Besides the correlation of k₁ with the glucose transporters a correlation was also found for HK1 and k₃ in the colorectal tumors. Statistical analysis revealed HK1, HK2, and HK3 as primarily significant variables for k₃. The results demonstrate, that k₃ reflects hexokinases activities. Okazumi et al. evaluated FDG kinetics in primary liver tumors and used k₃ and k₄ for the differentiation of hepatocellular carcinoma [8]. The authors determined the hexokinase quantitatively in ten tumors and noted a correlation coefficient of r=0.658 for the hexokinase activity in tumors and k₃. The results are comparable to the correlation of r=0.6093 we found for HK1-3 and k₃.

The fitting of a 2-tissue compartment model is dependent on the input and target data, as well as the algorithm used for fitting. We use for the input a VOI of a large vessel, comprising at least seven contiguous slices. The target volume is evaluated also with a VOI and the size is dependent on the size of the tumor. Usually, the Levenberg-Marquardt or Powell algorithm is used for iterative compartment fitting in most of the programs. One limitation of this algorithm is the sensitivity to noisy data. Other problems are e.g. overfitting resulting in k_x-parameters greater than one, which does not make any sense in biological terms. Frequently, also vb-values nearby zero may be obtained. The iterative fitting demands experienced scientists to perform sequentially fitting of the five compartment parameters.

The SVM algorithm implemented in our software is a predictive approach, based on a data base of input and target data as well as the valid corresponding 2-tissue compartment results. Firstly, the actually measured input and target curves are compared to the data in the database, and a nonlinear regression is performed via the SVM algorithm to predict the 2-tissue compartment parameters. Therefore, the results obtained by the SVM algorithm are independent from the person performing the data evaluation. If needed, the results can also be used as an estimate for an iterative compartment fitting, providing more stable results due to the selection of appropriate starting values.

The correlation coefficient of r=0.7503 for k₁ and the glucose transporters refers to an explained variance of the k₁ data of 56.3 %, while for k₃ about 37.1 % of the variance is explained by an existing correlation of k₃ and the hexokinases. These data direct to a generally higher noise level of k₃ as for k₁. However, also the gene array data contain noise. Overall, noise in both, the PET and gene array data, limit the correlation analysis. However, we can conclude, that the 2-tissue compartment model, as applied in this study, is an excellent tool to assess the activities of the facilitated glucose transporters and hexokinases.

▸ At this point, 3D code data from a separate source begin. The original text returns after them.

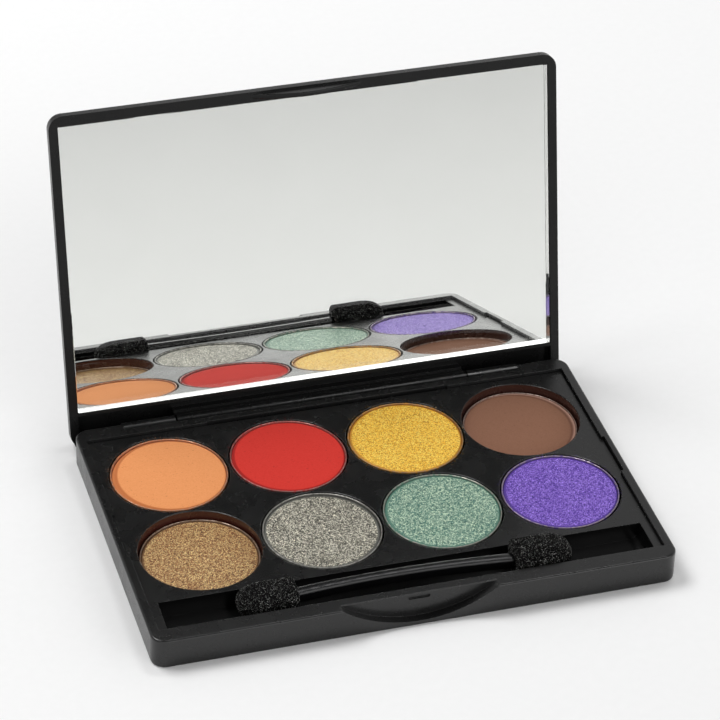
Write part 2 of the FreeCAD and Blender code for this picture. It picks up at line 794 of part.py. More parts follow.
def make_handle(doc, s):
    """The applicator's stick, waisted and slightly bowed, with a spigot at each end for its tip."""
    body = new_body(doc, "applicator_handle")
    end = s.applicator_length / 2 - s.tip_length - s.handle_gap
    blank = new_sketch(body, "HandlePlan", "XY_Plane")
    handle_outline(blank, s, end)
    solid = pad(body, "HandlePad", blank, s.handle_thickness, symmetric=True)

    half = s.handle_thickness.value / 2

    def is_long_edge(edge):
        return (lies_at(edge, half) or lies_at(edge, -half)) and edge.BoundBox.XLength > end.value
    dress(body, "Fillet", "HandleEdges", solid, s.handle_edge_radius, is_long_edge)

    for side, name in ((-1, "Left"), (1, "Right")):
        spigot = new_sketch(body, f"{name}Spigot", "YZ_Plane", (end - s.handle_gap) * side)
        circle(spigot, Size.of(0), Size.of(0), s.spigot_radius)
        pad(body, f"{name}SpigotPad", spigot, s.spigot_length + s.handle_gap, reverse=side < 0)
    put_applicator_piece(body, s, 0, s.handle_rise)
    return body


def handle_outline(sketch, s, end):
    """The stick seen from above: square ends joined by two long arcs, both bowed to the back."""
    half_width = s.handle_width / 2
    crest = s.handle_bow + s.handle_waist / 2
    hollow = s.handle_bow - s.handle_waist / 2
    reach = end.value
    wide = half_width.value
    back = draw_arc(sketch, (reach, wide), (0, crest.value), (-reach, wide))
    left = draw_line(sketch, (-reach, wide), (-reach, -wide))
    front = draw_arc(sketch, (-reach, -wide), (0, hollow.value), (reach, -wide))
    right = draw_line(sketch, (reach, -wide), (reach, wide))
    for line, arc, sign in ((left, back, -1), (right, front, 1)):
        for point, level in ((1, -sign), (2, sign)):
            hold(sketch, "DistanceX", line, point, end * sign)
            hold(sketch, "DistanceY", line, point, half_width * level)
    # Each arc runs from one end line to the other, and its radius follows from its rise.
    for arc, rise in ((back, crest - half_width), (front, hollow + half_width)):
        radius = (end * end + rise * rise) / (rise * 2)
        start = sketch.getPoint(arc, 1)
        finish = sketch.getPoint(arc, 2)
        for point, place_of in ((1, start), (2, finish)):
            line = right if place_of.x > 0 else left
            corner = 2 if (line == right) == (place_of.y > 0) else 1
            sketch.addConstraint(Sketcher.Constraint("Coincident", arc, point, line, corner))
        index = sketch.addConstraint(Sketcher.Constraint("Radius", arc, radius.value))
        sketch.setExpression(f"Constraints[{index}]", radius.text)


def make_foam_tip(doc, s, name, turn):
    """One foam tip: flat where it meets the stick, round at its far end."""
    body = new_body(doc, name)
    inner = s.applicator_length / 2 - s.tip_length
    outer = s.applicator_length / 2
    half_width = s.tip_width / 2

    plan = new_sketch(body, f"{name}_plan", "XY_Plane")
    tip_outline(plan, inner, outer - half_width, half_width)
    solid = pad(body, f"{name}_pad", plan, s.tip_thickness, symmetric=True)
    half = s.tip_thickness.value / 2
    dress(body, "Fillet", f"{name}_edges", solid, s.tip_edge_radius,
          lambda edge: lies_at(edge, half) or lies_at(edge, -half))

    bore = new_sketch(body, f"{name}_bore", "YZ_Plane", inner)
    circle(bore, Size.of(0), s.handle_rise, s.spigot_radius + s.spigot_clearance)
    pocket(body, f"{name}_bore_cut", bore, s.spigot_length + s.spigot_clearance, reverse=True)
    put_applicator_piece(body, s, turn, Size.of(0))
    return body


def tip_outline(sketch, inner, shoulder, half_width):
    """A straight inner end and sides, closed by a half circle."""
    near = inner.value
    far = shoulder.value
    wide = half_width.value
    low = draw_line(sketch, (near, -wide), (far, -wide))
    nose = sketch.addGeometry(
        Part.ArcOfCircle(Part.Circle(Vector(far, 0, 0), UP, wide), -math.pi / 2, math.pi / 2))
    high = draw_line(sketch, (far, wide), (near, wide))
    end = draw_line(sketch, (near, wide), (near, -wide))
    sketch.addConstraint(Sketcher.Constraint("Tangent", low, 2, nose, 1))
    sketch.addConstraint(Sketcher.Constraint("Tangent", nose, 2, high, 1))
    sketch.addConstraint(Sketcher.Constraint("Coincident", high, 2, end, 1))
    sketch.addConstraint(Sketcher.Constraint("Coincident", end, 2, low, 1))
    hold(sketch, "DistanceX", nose, 3, shoulder)
    hold(sketch, "DistanceY", nose, 3, Size.of(0))
    hold(sketch, "DistanceX", end, 1, inner)
    hold(sketch, "DistanceY", end, 1, half_width)
    hold(sketch, "DistanceX", end, 2, inner)
    hold(sketch, "DistanceY", end, 2, -half_width)


# ---------------------------------------------------------------- the whole palette

def make_palette(doc):
    s = Sizes(make_sheet(doc))
    pieces = [make_base_tray(doc, s), make_pan_deck(doc, s)]
    for shade, column, row, deep in SHADES:
        pieces.append(make_pan(doc, s, shade, column, row, deep))
        pieces.append(make_powder(doc, s, shade, column, row, deep))
    pieces.append(make_glue_discs(doc, s))
    for side, name in ((-1, "hinge_pin_left"), (1, "hinge_pin_right")):
        pieces.append(make_hinge_pin(doc, s, side, name))
    for maker in (make_lid_shell, make_mirror_glass, make_mirror_tape):
        piece = maker(doc, s)
        swing_open(piece, s)
        pieces.append(piece)
    pieces.append(make_handle(doc, s))
    pieces.append(make_foam_tip(doc, s, "foam_tip_right", 0))
    pieces.append(make_foam_tip(doc, s, "foam_tip_left", 180))
    doc.recompute()
    return pieces


def check(doc, pieces):
    """Stops before anything is written if an object failed or a solid isn't sound."""
    for item in doc.Objects:
        if "Invalid" in item.State or "Error" in item.State:
            raise RuntimeError(f"{item.Label} did not build: {item.State}")
    for piece in pieces:
        if piece.Shape.isNull() or not piece.Shape.isValid():
            raise RuntimeError(f"{piece.Label} has no sound shape")


def write(pieces):
    os.makedirs("parts", exist_ok=True)
    for piece in pieces:
        piece.Shape.exportStep(f"parts/{piece.Label}.step")


def report(pieces):
    for piece in pieces:
        box = piece.Shape.BoundBox
        low = f"({box.XMin:.2f}, {box.YMin:.2f}, {box.ZMin:.2f})"
        high = f"({box.XMax:.2f}, {box.YMax:.2f}, {box.ZMax:.2f})"
        solids = len(piece.Shape.Solids)
        print(f"{piece.Label}: {solids} solid, {piece.Shape.Volume:.1f} mm3, {low} to {high}")


document = FreeCAD.newDocument("EyeshadowPalette")
all_pieces = make_palette(document)
check(document, all_pieces)
write(all_pieces)
report(all_pieces)
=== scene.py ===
import json
import math

import bpy
from mathutils import Matrix, Vector, noise


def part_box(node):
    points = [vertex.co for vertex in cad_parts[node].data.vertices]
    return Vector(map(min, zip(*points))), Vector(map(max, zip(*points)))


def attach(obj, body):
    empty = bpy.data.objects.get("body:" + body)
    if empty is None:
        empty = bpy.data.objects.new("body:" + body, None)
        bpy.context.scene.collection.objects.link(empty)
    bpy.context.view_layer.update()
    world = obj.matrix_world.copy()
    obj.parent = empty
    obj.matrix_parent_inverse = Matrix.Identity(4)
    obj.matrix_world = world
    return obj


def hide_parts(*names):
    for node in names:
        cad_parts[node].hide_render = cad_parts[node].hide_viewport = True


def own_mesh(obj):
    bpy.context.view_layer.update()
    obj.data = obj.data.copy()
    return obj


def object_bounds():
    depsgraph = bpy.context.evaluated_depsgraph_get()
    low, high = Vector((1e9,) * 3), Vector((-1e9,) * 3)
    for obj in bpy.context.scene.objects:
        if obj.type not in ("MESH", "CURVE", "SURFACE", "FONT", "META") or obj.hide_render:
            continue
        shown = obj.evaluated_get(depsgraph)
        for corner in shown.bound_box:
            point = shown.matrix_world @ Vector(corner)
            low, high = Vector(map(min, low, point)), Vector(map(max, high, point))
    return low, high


MM = 0.001
UP = Vector((0, 0, 1))

# Camera: where it stands, where it looks, which way is right in the picture, and its lens.
CAMERA_PLACE = Vector((-182.88, -554.86, 462.93)) * MM
CAMERA_LOOK = Vector((0.24959, 0.77245, -0.58397))
CAMERA_RIGHT = Vector((0.95762, -0.28642, 0.03043))
CAMERA_LENS = 169.04
SENSOR = 36.0

# Sizes of the detail in the materials.
PLASTIC_GRAIN = 0.35 * MM
PLASTIC_GRAIN_DEPTH = 0.0035 * MM
EDGE_WIDTH = 0.11 * MM
LINT_SPACING = 2.2 * MM
STICK_ROUNDING = 0.9 * MM

# The gap all round each pan in its well, and how far out from the well powder dust lies.
WELL_GAP = 0.4 * MM
DUST_REACH = 1.0 * MM

# The cakes' tops lie a little below the CAD discs', and are this uneven.
CAKE_DROP = 0.03 * MM
CAKE_SWELL = 0.02 * MM
SWELL_SIZE = 6 * MM

# A cake's sloping edge: how sharply it narrows away from its widest side, the share of its drop that
# it has all round, and how steeply it falls.
EDGE_NARROWING = 1.5
EDGE_LEAST_DROP = 0.3
EDGE_STEEPNESS = 1.3

# How far the silvering lies inside the glass, so that the glass carries light round its edges.
SILVER_INSET = 0.02 * MM

# The sponge tips stand proud of the trough, and the lid presses them down as it closes.
FOAM_THICKNESS = {"left": 6.9 * MM, "right": 7.8 * MM}
FOAM_PRESSED = 5.0 * MM
FOAM_WIDTH = 8.9 * MM
FOAM_GAP = 0.08 * MM

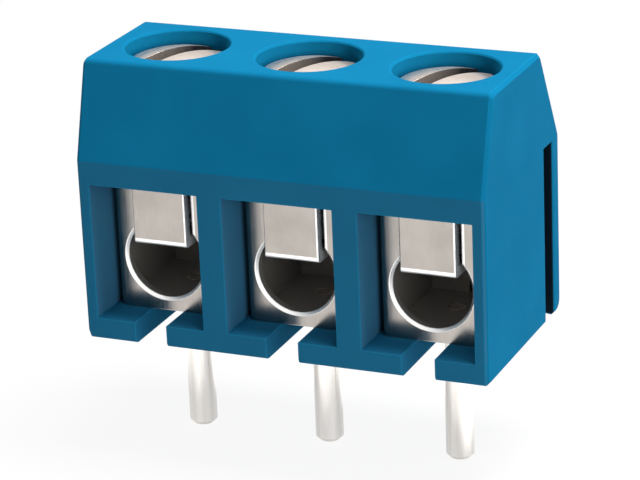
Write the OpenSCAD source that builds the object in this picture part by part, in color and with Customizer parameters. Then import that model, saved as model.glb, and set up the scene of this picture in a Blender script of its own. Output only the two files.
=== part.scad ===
// Three-pole screw terminal block for printed circuit boards, with wire guards.
// Origin: axis of the middle solder pin, at the surface of the board.
// +X runs along the row of poles, +Y to the rear, +Z up from the board.

/* [Housing] */
// Distance between neighbouring poles
pitch = 5; // [5:0.01:7.62]
// Height of the housing above the board
housing_h = 10; // [9.6:0.1:13]
// Front face to rear face
housing_d = 7.6; // [7.5:0.1:10]
// Front face to the row of solder pins
front_to_pins = 3.8; // [3.6:0.05:4.2]
// Height at which the front and rear faces begin to lean in
knee_h = 6.6; // [6.3:0.1:8]
// How far the top front edge stands back
front_lean = 1; // [0:0.05:1.3]
// How far the top rear edge stands in
rear_lean = 1.8; // [0:0.05:2]
// Rounding of the edges that run along the row
edge_r = 0.2; // [0.05:0.01:0.4]
// Rounding of the bottom rear edge
heel_r = 0.35; // [0.05:0.01:0.5]
// Chamfer round both end faces
end_chamfer = 0.12; // [0.02:0.01:0.3]

/* [Wire pockets] */
// Front face to the face of the clamp cage
pocket_depth = 1.45; // [1.1:0.05:1.8]
// Thickness of the housing floor
floor_t = 0.8; // [0.6:0.05:1.1]
// Width of the slot that a solder pin slides in along
floor_slot_w = 1.2; // [1.1:0.01:1.6]

/* [Screw wells] */
// Centre line of the wells, measured back from the front face
front_to_screws = 3.4; // [3.2:0.05:3.6]
// Web of plastic between the bottom of a well and the cage
well_web_t = 0.7; // [0.5:0.05:0.9]
// Chamfer at the mouth of a well
well_chamfer = 0.06; // [0.04:0.01:0.25]

/* [Dovetails] */
// Width of the groove's mouth, between its rounded edges
dovetail_w = 0.8; // [0.5:0.01:0.85]
// Depth of the groove
dovetail_depth = 0.85; // [0.5:0.01:1]
// How much the groove widens inside, on each side
dovetail_flare = 0.22; // [0.1:0.01:0.25]
// Height of the groove's closed end
dovetail_h = 6.5; // [5:0.1:6.9]
// Wall behind the groove's mouth
dovetail_wall = 0.72; // [0.6:0.01:0.8]
// Rounding of the edges of the groove's mouth
dovetail_edge_r = 0.15; // [0.05:0.01:0.3]

/* [Clamp cage] */
// Width across the cage
cage_w = 3.76; // [3.6:0.01:3.8]
// Height of the cage
cage_h = 4.9; // [4.75:0.05:5.4]
// Thickness of the folded sheet
sheet_t = 0.4; // [0.3:0.01:0.42]
// Outside radius of the folds
fold_r = 0.25; // [0.1:0.01:0.4]
// How far the upper of the two top flaps stops short of the side it does not come from
flap_step = 0.45; // [0.3:0.01:0.5]
// Gap between the two ends of the sheet, which meet in the rear wall
seam_gap = 0.1; // [0.04:0.01:0.2]
// Diameter of the wire hole
wire_hole_d = 2.9; // [2.6:0.05:3.2]
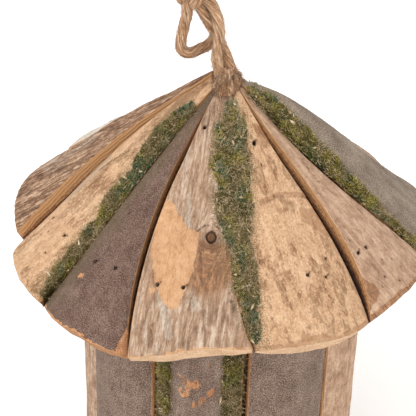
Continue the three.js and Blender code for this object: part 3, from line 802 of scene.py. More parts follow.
def hanger_collar():
    """Fibres and glue packed round the legs where they come out between the slab tips."""
    rings, sides = 30, 90
    down = np.linspace(0, 1, rings)[:, None]
    angle = np.linspace(0, 2 * np.pi, sides, endpoint=False)[None, :]
    points, rough = collar_surface(down, angle)
    skin = Skin()
    grain = np.stack([np.cos(angle) * 7 + 0 * down, points[..., 2], np.sin(angle) * 7 + 0 * down], -1)
    # Darker towards the slab tips, and darker in the dents of the wad as painted shade.
    index = skin.add(points, grain, mark=np.clip(0.05 + 0.2 * down - 0.5 * rough, 0, 1))
    loop = np.concatenate([index, index[:, :1]], 1)
    skin.sheet(loop)
    for row, flip in ((0, False), (-1, True)):
        tip = skin.add(points[row].mean(0)[None], grain[row].mean(0)[None], mark=0.9)
        ring = loop[row]
        fan = np.stack([np.full(sides, tip[0]), ring[:-1], ring[1:]], 1)
        skin.fan(fan[:, ::-1] if flip else fan)
    rng = np.random.default_rng(12)
    count = 1400
    down, angle = rng.uniform(0, 1, count), rng.uniform(0, 2 * np.pi, count)
    roots = collar_surface(down, angle)[0]
    lower = collar_surface(down + 0.05, angle)[0]
    along = (lower - roots) / np.linalg.norm(lower - roots, axis=1, keepdims=True)
    away = np.stack([np.cos(angle), np.sin(angle), 0 * angle], 1)
    fibres(skin, roots, along + 0.25 * away + rng.normal(0, 0.3, (count, 3)),
           rng.uniform(1.5, 5.0, count), rng.uniform(0.15, 0.34, count),
           rng.normal(0, 0.5, (count, 3)), np.zeros(count), mark=rng.uniform(0, 0.6, count))
    collar = skin.build("jute_collar", [JUTE])
    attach(collar, "house")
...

New treatment protocols are in use for therapy of colorectal cancer, like antiangiogenic (bevacizumab, aflibercept, regorafenib) or antiproliferative agents (oxaliplatin, irinotecan, capecitabin, perifosin). These results may be helpful for short-term therapy monitoring. In particular, antiangiogenic effects may be assessed more accurately by dPET-CT and FDG based on the calculation of the changes of k₁, additionally to the changes in the global SUV. Furthermore, antiproliferative effects may be evaluated based on the changes of k₃ and SUV. Short-term dPET-CT studies, e.g. prior therapy and after one or two chemotherapeutic cycles help to indentify resistant lesions and are crucial for the individualization and optimization of therapy, which is the goal of personalized medicine.

Conclusions

The data demonstrate, that FDG tracer activity over time, as measured by k₁ and k₃, is dependent on both the facilitated glucose transporter activities and the activities of the hexokinases. In particular, k₁ and k₃ of the applied 2-tissue-compartment model are in compliance with the gene expression data. Furthermore, the 2-tissue-compartment model is an accurate approach to obtain indirect information about the expression of glucose transporters and hexokinases.